In such a case, it’s hard not to see what’s going on as the authority figure going after people he doesn’t like — and whatever else that may be, it’s not exactly a prescription for greater unity. Early reaction in Catholic circles would suggest greater division and a hardening of the lines, not greater cohesion.
Much will depend on what Pope Francis does from here. In his interview, Archbishop Di Noia said the aims of the push for the Latin Mass would be better achieved by “celebrating the Mass with absolute fidelity to the texts and rubrics” and also wider availability of “the ‘novus ordo’ (the modern Mass) in Latin.”
Will those things happen? Will Pope Francis make a priority of it, perhaps appointing someone with street credibility in the Latin Mass world to oversee the effort?
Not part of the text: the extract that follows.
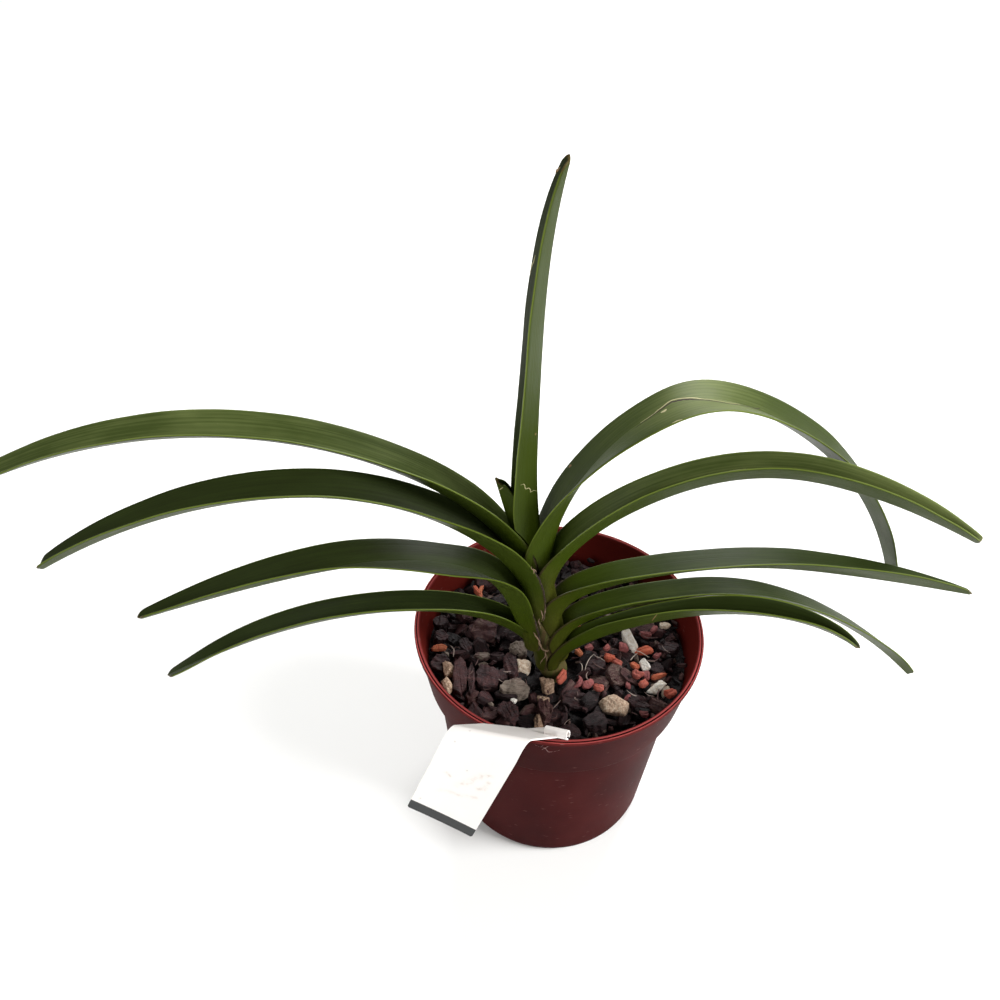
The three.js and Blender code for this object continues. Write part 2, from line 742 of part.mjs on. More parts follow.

At a minimum, such a move might take the edge off perceptions that this is a political exercise and, indirectly, promote the unity the pope wants.
In other words, these two measures, the indictments and the Latin Mass decree, aren’t the last word in themselves. It will be how Pope Francis and his team manage things from here which determines the difference between success and failure, both in the here and now and, eventually, in the eyes of history.